Empezó a profetizar durante el reinado del piadoso rey Josías (año 627 antes de Cristo). Siguió profetizando durante los reinados de Joacaz, Joaquín, Jeconias y Sedecías. Presenció la destrucción de Jerusalén y su templo (año 585 antes de Cristo) y se quedó en la ciudad destruida consolando y corrigiendo a los israelitas que allí habían quedado. Estos lo obligaron luego a irse con ellos a Egipto y allá lo mataron a pedradas porque les corregía sus maldades. Quizás Jesús pensaba en Jeremías cuando decía: “Oh Israel que apedreas a los profetas que te son enviados” (Lc. 13,34).
El principal problema para Jeremías fue que la gente no lo comprendió ni le quiso hacer caso. De los cinco reyes en cuyo tiempo tuvo que vivir, sólo uno le hizo caso: fue el piadoso rey Josías, que se propuso restaurar la religiosidad en todo el país y se dejó ayudar de Jeremías para entusiasmar al pueblo por Dios. Pero los otros cuatro lo despreciaron y no quisieron atender a los avisos que él les deba en nombre de Dios (como hacen los gobernantes de ahora cuando los obispos les advierten acerca de las leyes dañosas que apoyan el aborto, el divorcio, la inmoralidad, y el quitar la religión de la enseñanza. Se hacen los sordos. Pero después, como les sucedió a los reyes malos del tiempo de Jeremías, verán los malos efectos de no haber querido obedecer a Dios que habla por medio de sus enviados).
El rey Joaquín quemó las profecías que había mandado escribir Jeremías, y este tuvo que hacerlas escribir otra vez. En tiempos del rey Sedecás encarcelaron al profeta y lo metieron en un pozo muy profundo lleno de lodo, y casi se muere allí, y probablemente ese estarse allí en tan grande humedad debió afectarle mucho la salud.
Muchísimas veces fue amenazado de muerte si seguía profetizando en contra de la ciudad y los gobernantes. Pero Dios le anunció: “Te haré fuerte como el diamante si no te acobardas. Pero si te dejas llevar por el miedo, me apartaré de ti”. Y Jeremías no se acobardó y siguió predicando.
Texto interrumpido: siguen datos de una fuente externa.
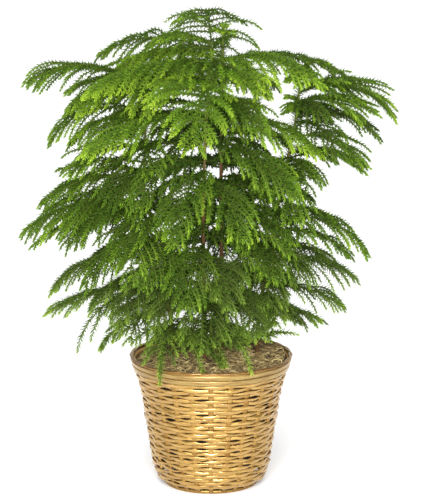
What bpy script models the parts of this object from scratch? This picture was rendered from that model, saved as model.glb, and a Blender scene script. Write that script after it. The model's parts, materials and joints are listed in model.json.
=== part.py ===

El oficio de este profeta era anunciar al pueblo y a sus gobernantes que si no se convertían de sus maldades tendrían espantosos castigos y la ciudad sería destruida y ellos muertos o llevados al destierro. Esto lo gritaba él continuamente en el templo y en las calles y plazas. Pero la gente se burlaba y seguían portándose tan mal como antes.
Muchas veces Jeremías clamaba a Dios diciendo: “Señor, estoy cansado de hablar sin que me escuchen. ¡Todos se burlan de mí! Cuando paso por las calles se ríen y dicen: ‘Allá va el de las malas noticias’. ¡Miren al que regaña y anuncia cosas tristes! Señor me propongo decirles cosas amables y Tu en cambio pones en mis labios anuncios terroríficos!”.
Dicen que el profeta Jeremías fue en la antigüedad el que más se asemejó a Jesús en sus sufrimientos y en ser incomprendido y perseguido. Solamente después de su muerte reconoció el pueblo la gran santidad de este profeta. Y cuando todas sus profecías se hubieron cumplido a la letra, se dieron cuenta de que sí había hablado en nombre de Dios. Lástima que lo reconocieran cuando ya era demasiado tarde.